Problem requirements: Please output the data below exactly as given, starting at its first line and stopping after the line that contains "return box(reach, around(0, tenon_thickness".

Data shown:
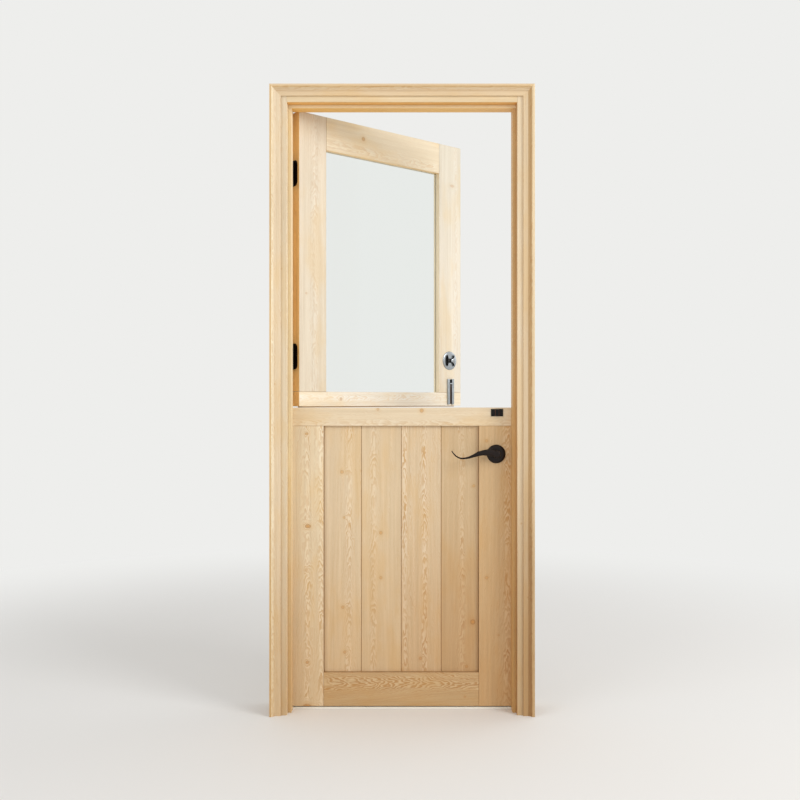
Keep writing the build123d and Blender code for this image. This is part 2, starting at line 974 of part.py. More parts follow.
def upper_rail_tenon(side, grow=0.0):
    """Tenon on an end of the upper top rail, let into a stile."""
    shoulder = half_leaf - stile_width
    reach = sorted((side * shoulder, side * (shoulder + tenon_length + grow)))
    height = (
        upper_top - upper_top_rail_height + tenon_shoulder - grow,
        upper_top - tenon_shoulder + grow,
    )
    return box(reach, around(0, tenon_thickness + 2 * grow), height)


def upper_stile(side):
    """Plain stile of the upper leaf, with its tenon and mortise."""
    x = sorted((side * half_leaf, side * (half_leaf - stile_width)))
    z = (upper_bottom + upper_bottom_rail_height, upper_top)
    body = eased_box(x, (room_face, out_face), z) - glass_space()
    return body - upper_rail_tenon(side, joint_clearance) + upper_stile_tenon(side)


def upper_hinge_stile():
    """Left stile of the upper leaf, let in for two hinges."""
    cuts = []
    for centre in hinge_heights[:2]:
        cuts.append(hinge_mortise(centre, on_leaf=True))
        cuts.extend(screw_holes(hinge_screw_places(centre, on_leaf=True)))
    return upper_stile(-1) - cuts


def upper_lock_stile():
    """Right stile of the upper leaf, bored for the deadbolt."""
    cuts = lock_bores(deadbolt_z) + screw_holes(guide_screw_places())
    return upper_stile(1) - cuts


def upper_top_rail():
    """Top rail of the upper leaf, tenoned between the stiles."""
    half = half_leaf - stile_width
    z = (upper_top - upper_top_rail_height, upper_top)
    body = eased_box((-half, half), (room_face, out_face), z) - glass_space()
    return body + upper_rail_tenon(-1) + upper_rail_tenon(1)


def upper_bottom_rail():
    """Bottom rail of the upper leaf, across the feet of both stiles."""
    z = (upper_bottom, upper_bottom + upper_bottom_rail_height)
    cuts = [glass_space(), meeting_seal(joint_clearance)]
    cuts.extend(upper_stile_tenon(side, joint_clearance) for side in (-1, 1))
    cuts.extend(screw_holes(guide_screw_places()))
    return eased_box((-half_leaf, half_leaf), (room_face, out_face), z) - cuts


def meeting_seal(grow=0.0):
    """Seal in a groove under the upper leaf, just clear of the lower leaf."""
    return box(
        (-half_leaf + seal_hinge_inset - grow, half_leaf - seal_lock_inset + grow),
        around(0, seal_thickness + 2 * grow),
        (lower_top + seal_running_gap, upper_bottom + seal_groove_depth + grow),
    )


def glass_pane():
    """Single pane against the rebate."""
    half = half_leaf - stile_width + glass_rebate_width - glass_edge_gap
    low = upper_bottom + upper_bottom_rail_height - glass_rebate_width + glass_edge_gap
    high = upper_top - upper_top_rail_height + glass_rebate_width - glass_edge_gap
    return box((-half, half), around(0, glass_thickness), (low, high))


def bead_profile(place):
    """Section of a glazing bead: flat beside the leaf face, sloped down towards the glass."""
    depth = out_face - glass_thickness / 2
    outline = [(0, 0), (0, depth), (bead_flat, depth), (glass_rebate_width, bead_sight_depth)]
    outline.append((glass_rebate_width, 0))
    return polygon([place(across, out) for across, out in outline])


def glazing_beads():
    """Four beads, mitred round the outside of the glass."""
    half = half_leaf - stile_width + glass_rebate_width
    low = upper_bottom + upper_bottom_rail_height - glass_rebate_width
    high = upper_top - upper_top_rail_height + glass_rebate_width
    sight = half - glass_rebate_width
    sight_low = low + glass_rebate_width
    sight_high = high - glass_rebate_width
    base = glass_thickness / 2
    reach = (base, out_face)

    def upright(side):
        section = bead_profile(lambda across, out: (side * (half - across), base + out))
        corners = [(side * half, low), (side * half, high)]
        corners += [(side * sight, sight_high), (side * sight, sight_low)]
        return along_z(section, (low, high)) & along_y(polygon(corners), reach)

    def level(edge, sight_edge, way):
        section = bead_profile(lambda across, out: (base + out, edge + way * across))
        corners = [(-half, edge), (half, edge), (sight, sight_edge), (-sight, sight_edge)]
        return along_x(section, (-half, half)) & along_y(polygon(corners), reach)

    return [upright(-1), upright(1), level(low, sight_low, 1), level(high, sight_high, -1)]


def dutch_bolt_guide():
    """Guide with two cheeks that hold the sliding bar captive behind a narrower mouth."""
    front = room_face - guide_thickness
    height = (guide_bottom, guide_top)
    body = box(around(guide_x, guide_width), (front, room_face), height)
    rims = body.edges().filter_by(Axis.Z).sort_by(Axis.Y)[:2]
    body = fillet(rims, guide_round)
    cavity = box(
        around(guide_x, bar_width + 2 * bar_clearance),
        (bar_front - bar_clearance, room_face),
        height,
    )
    mouth = box(around(guide_x, guide_mouth_width), (front, room_face), height)
    return body - [cavity, mouth] - screw_holes(guide_screw_places())


def dutch_bolt_bar():
    """Sliding bar, drawn up, with a narrower nose, and a thumb piece over a rib at its top."""
    top = guide_top - bar_end_gap
    low = guide_bottom + bar_end_gap
    nose_top = low + bar_nose_length
    depth = (bar_front, bar_back)
    bar = box(around(guide_x, bar_width), depth, (nose_top, top))
    nose = box(around(guide_x, bar_nose_width), depth, (low, nose_top))
    guide_front = room_face - guide_thickness
    front = guide_front - thumb_rib_gap - thumb_reach
    foot = top - thumb_height
    thumb = box(around(guide_x, thumb_width), (front, bar_front), (foot - thumb_rib_height, top))
    thumb = fillet(thumb.faces().sort_by(Axis.Y)[0].edges(), thumb_round)
    rib_depth = (front, guide_front - thumb_rib_gap)
    rib = box(around(guide_x, thumb_rib_width), rib_depth, (foot - thumb_rib_height, foot))
    return bar + nose + thumb + rib


def upper_leaf_screws():
    """All screws of the upper leaf."""
    places = guide_screw_places() + lock_plate_screw_places(half_leaf, deadbolt_z, FACING_RIGHT)
    for centre in hinge_heights[:2]:
        places.extend(hinge_screw_places(centre, on_leaf=True))
    through = through_screw_spans(deadbolt_z, through_screw_seat, through_screw_seat)
    return Compound(solids_of(screws(places) + through))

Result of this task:
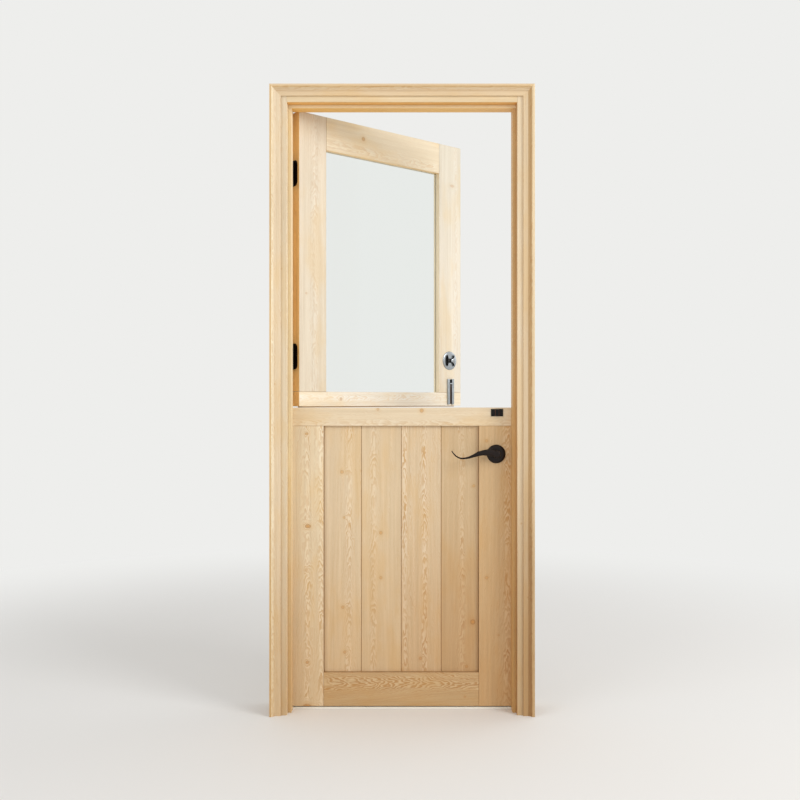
Keep writing the build123d and Blender code for this image. This is part 2, starting at line 974 of part.py. More parts follow.
def upper_rail_tenon(side, grow=0.0):
    """Tenon on an end of the upper top rail, let into a stile."""
    shoulder = half_leaf - stile_width
    reach = sorted((side * shoulder, side * (shoulder + tenon_length + grow)))
    height = (
        upper_top - upper_top_rail_height + tenon_shoulder - grow,
        upper_top - tenon_shoulder + grow,
    )
    return box(reach, around(0, tenon_thickness + 2 * grow), height)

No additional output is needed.